Le fait est que, au regard de l’environnement international, les États-Unis de Barack Obama ne sont pas prêts à se réengager dans une troisième guerre d’usure en Irak. Les séquelles laissées par les deux premières sont si présentes, l’actuel locataire de la Maison-Blanche est si méticuleux que l’on peut sans risque de se tromper estimer peu probable l’arrivée en masse de Marines et de GI’s dans l’ancien pays de Saddam Hussein.

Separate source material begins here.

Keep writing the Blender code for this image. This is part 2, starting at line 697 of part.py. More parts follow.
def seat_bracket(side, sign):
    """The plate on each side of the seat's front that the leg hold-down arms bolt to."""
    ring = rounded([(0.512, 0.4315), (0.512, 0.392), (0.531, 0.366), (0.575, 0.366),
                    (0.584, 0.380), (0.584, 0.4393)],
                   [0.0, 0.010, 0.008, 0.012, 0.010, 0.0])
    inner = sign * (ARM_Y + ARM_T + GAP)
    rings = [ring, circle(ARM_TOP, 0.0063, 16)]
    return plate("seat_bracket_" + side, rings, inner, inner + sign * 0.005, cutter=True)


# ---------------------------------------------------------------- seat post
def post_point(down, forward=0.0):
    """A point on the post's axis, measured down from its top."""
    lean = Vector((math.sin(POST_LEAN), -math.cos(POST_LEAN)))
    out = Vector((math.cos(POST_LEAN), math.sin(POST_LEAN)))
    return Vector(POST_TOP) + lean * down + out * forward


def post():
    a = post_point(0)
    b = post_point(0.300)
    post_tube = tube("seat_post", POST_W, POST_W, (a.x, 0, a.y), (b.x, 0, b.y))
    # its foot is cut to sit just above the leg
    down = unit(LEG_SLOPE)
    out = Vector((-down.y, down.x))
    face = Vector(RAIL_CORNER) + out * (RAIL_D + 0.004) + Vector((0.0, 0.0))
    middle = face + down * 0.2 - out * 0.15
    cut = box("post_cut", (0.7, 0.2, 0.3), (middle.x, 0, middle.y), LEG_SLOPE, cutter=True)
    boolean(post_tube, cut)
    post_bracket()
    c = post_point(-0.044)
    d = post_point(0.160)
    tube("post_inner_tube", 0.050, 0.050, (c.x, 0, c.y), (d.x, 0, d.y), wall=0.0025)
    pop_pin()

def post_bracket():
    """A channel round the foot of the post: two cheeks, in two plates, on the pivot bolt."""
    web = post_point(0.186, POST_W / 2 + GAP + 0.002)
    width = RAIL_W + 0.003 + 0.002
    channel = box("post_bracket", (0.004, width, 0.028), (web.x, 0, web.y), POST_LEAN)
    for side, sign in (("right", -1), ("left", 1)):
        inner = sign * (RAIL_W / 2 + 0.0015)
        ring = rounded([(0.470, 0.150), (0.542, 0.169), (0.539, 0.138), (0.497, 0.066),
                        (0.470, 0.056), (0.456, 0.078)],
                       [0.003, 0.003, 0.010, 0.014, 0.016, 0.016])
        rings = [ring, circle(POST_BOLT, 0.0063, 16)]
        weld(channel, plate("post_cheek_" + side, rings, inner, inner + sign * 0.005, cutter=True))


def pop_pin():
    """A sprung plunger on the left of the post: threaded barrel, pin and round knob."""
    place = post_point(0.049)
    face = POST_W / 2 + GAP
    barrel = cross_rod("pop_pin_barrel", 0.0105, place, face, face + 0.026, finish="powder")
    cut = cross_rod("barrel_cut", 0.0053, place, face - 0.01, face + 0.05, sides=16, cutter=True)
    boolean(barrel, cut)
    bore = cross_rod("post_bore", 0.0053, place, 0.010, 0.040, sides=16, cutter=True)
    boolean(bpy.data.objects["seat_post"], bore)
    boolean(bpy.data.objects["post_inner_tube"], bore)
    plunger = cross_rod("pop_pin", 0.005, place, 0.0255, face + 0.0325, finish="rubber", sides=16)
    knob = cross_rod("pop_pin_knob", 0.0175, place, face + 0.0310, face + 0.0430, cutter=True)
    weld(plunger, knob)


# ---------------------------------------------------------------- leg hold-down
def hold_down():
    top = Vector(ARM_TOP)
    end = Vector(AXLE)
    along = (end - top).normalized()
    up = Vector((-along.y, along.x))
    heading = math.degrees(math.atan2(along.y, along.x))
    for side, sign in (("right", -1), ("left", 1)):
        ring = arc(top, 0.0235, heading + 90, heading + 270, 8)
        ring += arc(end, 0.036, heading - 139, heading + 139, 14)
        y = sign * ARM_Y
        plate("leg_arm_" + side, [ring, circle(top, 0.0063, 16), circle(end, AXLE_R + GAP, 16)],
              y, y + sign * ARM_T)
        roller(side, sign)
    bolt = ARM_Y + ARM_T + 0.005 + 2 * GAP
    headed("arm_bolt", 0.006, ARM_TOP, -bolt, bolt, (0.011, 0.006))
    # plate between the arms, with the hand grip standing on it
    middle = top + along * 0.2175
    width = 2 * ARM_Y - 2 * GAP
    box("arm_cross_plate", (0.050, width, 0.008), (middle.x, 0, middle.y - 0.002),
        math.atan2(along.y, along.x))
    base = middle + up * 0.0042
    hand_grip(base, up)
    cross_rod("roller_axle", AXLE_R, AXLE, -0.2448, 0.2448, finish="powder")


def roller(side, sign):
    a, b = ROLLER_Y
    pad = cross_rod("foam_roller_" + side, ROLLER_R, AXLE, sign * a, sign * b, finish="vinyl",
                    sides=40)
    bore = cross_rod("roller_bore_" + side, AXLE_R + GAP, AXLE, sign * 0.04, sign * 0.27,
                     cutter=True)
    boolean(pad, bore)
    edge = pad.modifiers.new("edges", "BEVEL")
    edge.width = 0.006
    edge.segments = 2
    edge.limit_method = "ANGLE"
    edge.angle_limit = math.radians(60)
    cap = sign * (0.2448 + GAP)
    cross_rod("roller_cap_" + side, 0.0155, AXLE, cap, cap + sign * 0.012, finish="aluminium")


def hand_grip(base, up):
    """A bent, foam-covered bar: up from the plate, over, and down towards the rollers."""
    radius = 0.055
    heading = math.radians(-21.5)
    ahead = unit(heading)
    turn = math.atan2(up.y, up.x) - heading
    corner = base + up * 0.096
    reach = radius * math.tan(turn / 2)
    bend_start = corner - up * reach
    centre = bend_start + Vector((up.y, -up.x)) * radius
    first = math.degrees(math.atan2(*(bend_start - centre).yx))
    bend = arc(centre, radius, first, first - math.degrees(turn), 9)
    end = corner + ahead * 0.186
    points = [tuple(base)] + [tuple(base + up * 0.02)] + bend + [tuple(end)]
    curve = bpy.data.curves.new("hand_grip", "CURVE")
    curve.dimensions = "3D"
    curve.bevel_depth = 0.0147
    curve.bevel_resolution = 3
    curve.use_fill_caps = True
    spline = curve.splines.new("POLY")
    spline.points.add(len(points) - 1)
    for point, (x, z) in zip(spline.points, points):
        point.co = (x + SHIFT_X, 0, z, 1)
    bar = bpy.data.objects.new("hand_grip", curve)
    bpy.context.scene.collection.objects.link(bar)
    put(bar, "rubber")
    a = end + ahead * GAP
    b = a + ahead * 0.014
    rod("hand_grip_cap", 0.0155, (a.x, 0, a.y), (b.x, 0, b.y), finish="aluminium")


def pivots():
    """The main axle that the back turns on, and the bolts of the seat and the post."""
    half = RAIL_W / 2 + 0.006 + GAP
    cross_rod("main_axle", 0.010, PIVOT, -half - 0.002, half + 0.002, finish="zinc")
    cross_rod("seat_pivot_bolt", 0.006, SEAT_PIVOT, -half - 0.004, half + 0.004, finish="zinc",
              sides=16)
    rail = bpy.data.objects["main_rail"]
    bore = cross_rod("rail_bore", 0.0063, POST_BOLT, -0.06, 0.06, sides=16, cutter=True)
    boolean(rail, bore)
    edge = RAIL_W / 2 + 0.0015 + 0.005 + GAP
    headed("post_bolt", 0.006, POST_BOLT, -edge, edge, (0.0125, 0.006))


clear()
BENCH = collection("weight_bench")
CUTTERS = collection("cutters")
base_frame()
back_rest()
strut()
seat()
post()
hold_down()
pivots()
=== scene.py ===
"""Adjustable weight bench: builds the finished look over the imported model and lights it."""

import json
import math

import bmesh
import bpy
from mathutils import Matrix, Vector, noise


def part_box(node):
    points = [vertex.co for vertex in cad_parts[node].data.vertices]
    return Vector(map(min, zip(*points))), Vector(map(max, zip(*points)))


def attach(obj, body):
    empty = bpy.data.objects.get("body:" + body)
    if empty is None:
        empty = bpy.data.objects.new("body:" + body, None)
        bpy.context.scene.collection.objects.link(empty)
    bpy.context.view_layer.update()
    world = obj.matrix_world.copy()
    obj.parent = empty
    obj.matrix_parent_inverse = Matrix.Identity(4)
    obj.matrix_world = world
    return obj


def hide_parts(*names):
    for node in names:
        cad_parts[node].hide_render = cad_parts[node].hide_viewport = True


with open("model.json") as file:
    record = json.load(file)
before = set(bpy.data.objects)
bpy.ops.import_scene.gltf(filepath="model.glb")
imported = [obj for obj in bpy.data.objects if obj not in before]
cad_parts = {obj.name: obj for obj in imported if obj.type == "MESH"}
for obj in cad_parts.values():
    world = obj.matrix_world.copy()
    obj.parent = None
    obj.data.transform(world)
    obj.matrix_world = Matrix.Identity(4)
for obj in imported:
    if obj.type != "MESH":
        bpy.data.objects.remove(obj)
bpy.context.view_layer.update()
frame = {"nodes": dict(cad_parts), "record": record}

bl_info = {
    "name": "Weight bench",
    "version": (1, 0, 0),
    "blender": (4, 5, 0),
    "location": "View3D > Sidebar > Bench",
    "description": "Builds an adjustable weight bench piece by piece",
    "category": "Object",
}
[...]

Au demeurant, le rêve que caressait le prédécesseur d’Obama, Georges Bush Junior, d’un grand Moyen-Orient démocratique à l’occidentale peine à se réaliser et ce depuis longtemps. Non seulement, l’homme n’est plus en fonction pour faire avancer une telle « feuille de route », mais ses inconditionnels alliés d’hier de la vieille Europe semblent – crise oblige – avoir d’autres chats à fouetter. Résultat : les milices fondamentalistes pourront prendre le pouvoir en Irak en profitant du délitement de toute la région déjà fortement affectée par le conflit syrien.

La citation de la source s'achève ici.